Here are some specific recommendations from Kauffman, a Kansas City-based foundation that researches and promotes entrepreneurship:

  • Reduce the paperwork, time, and effort needed to start businesses—providing a one-stop website for business registration and consolidating physical space for in-person registrations as well. Also, make it less expensive to shut down businesses, since some ventures fail.
  • Reverse the boom in occupational license requirements. More than 20 percent of the American workforce is now covered by occupational licensing requirements, compared with 5 percent in the 1950s. Occupational licensing stifles competition and makes it harder for entrepreneurs to introduce new business models that could benefit consumers.
  • Bring more innovation to K through 12 education by lowering the barriers to the formation of charter schools.
  • Make it easier to commercialize new technology by allowing faculty members at state universities to license the technologies they develop without having to get the approval of their universities’ technical transfer offices.
  • Stop enforcing noncompete agreements, “which stifle the spread of talents and ideas and, thus, a state’s economic performance,” Schmidt said. “Studies have found that full enforcement of noncompetes reduces startup activity, patents, and venture capital.”
  • Simplify taxes and avoid credits and incentives that favor one business sector over another.
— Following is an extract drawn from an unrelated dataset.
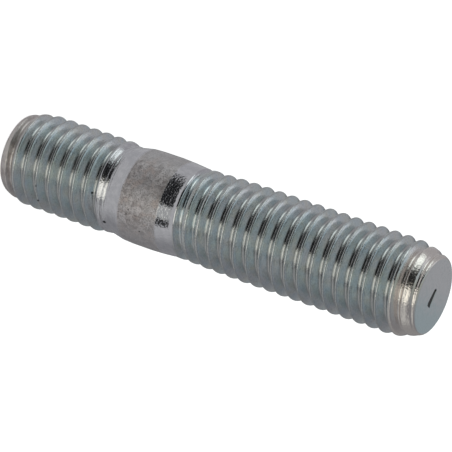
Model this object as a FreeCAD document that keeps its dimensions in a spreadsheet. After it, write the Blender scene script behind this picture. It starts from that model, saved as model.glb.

Implementing some of these proposals may be difficult. For example, lawyers are going to resist allowing paralegals or other nonlawyers to provide routine legal services such as wills, said Nebraska Governor Dave Heineman, who also spoke at the “State of Entrepreneurship” event.

Plus, fostering entrepreneurship requires an attitude change as well, said Delaware Governor Jack Markell. To be successful, states must make sure “entrepreneurs feel welcome and wanted,” he said. They need to understand that 400 million-dollar companies will have a bigger impact on their economy than one $400 million corporation, he said.


Kent Hoover is the Washington bureau chief for bizjournals.